Viale’s concern for objectivity means that there are no entries for oft-cited but indeterminate terms of questionable legal status such as “precautionary principle.” No universally accepted definition exists in any international, binding text. Terms such as “monitoring”, “notification” and “environmental impact assessment” are also excluded on similar grounds even if, unlike the precautionary principle, there is sufficient international practice, opinio iuris and jurisprudence to consider them elements of customary international law. Still, to attempt to include a definition of such terms would have changed the very nature of the Lexicon by introducing subjectivity and therefore imperilled its authority as a compilation of agreed international terminology.

 

Lexicon of Environmental Law is a product of meticulous research and will serve well those who work at the coal-face of environmental law, especially those to whom it is explicitly aimed (NGOs, lawyers, diplomats, students).

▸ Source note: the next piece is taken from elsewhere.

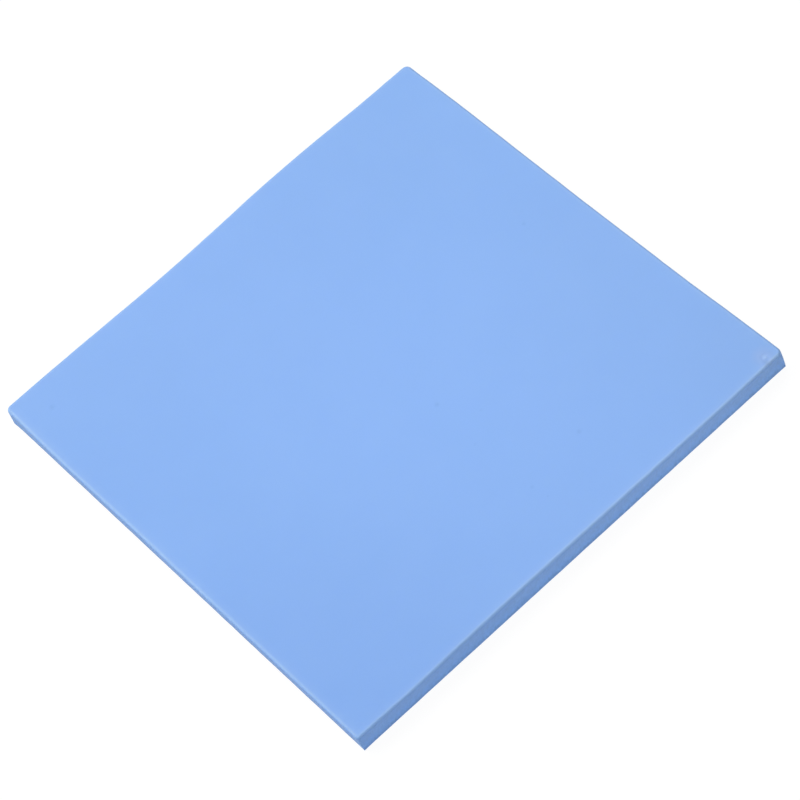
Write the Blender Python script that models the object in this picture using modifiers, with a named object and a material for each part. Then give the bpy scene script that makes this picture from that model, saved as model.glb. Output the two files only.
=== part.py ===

It is impossible to memorise the sea of environmental terminology and undoubtedly useful to have at hand a quick and simple reference guide, rather than having to trawl multiple treaties for definitions and possibly missing some in the process. Law requires precision, even more so, international diplomacy, and this text provides it.

 

 


[1] Stockholm Declaration on the Human Environment (1972) 11 ILM 1416; Rio Declaration on Environment and Development (1992) 31 ILM 876.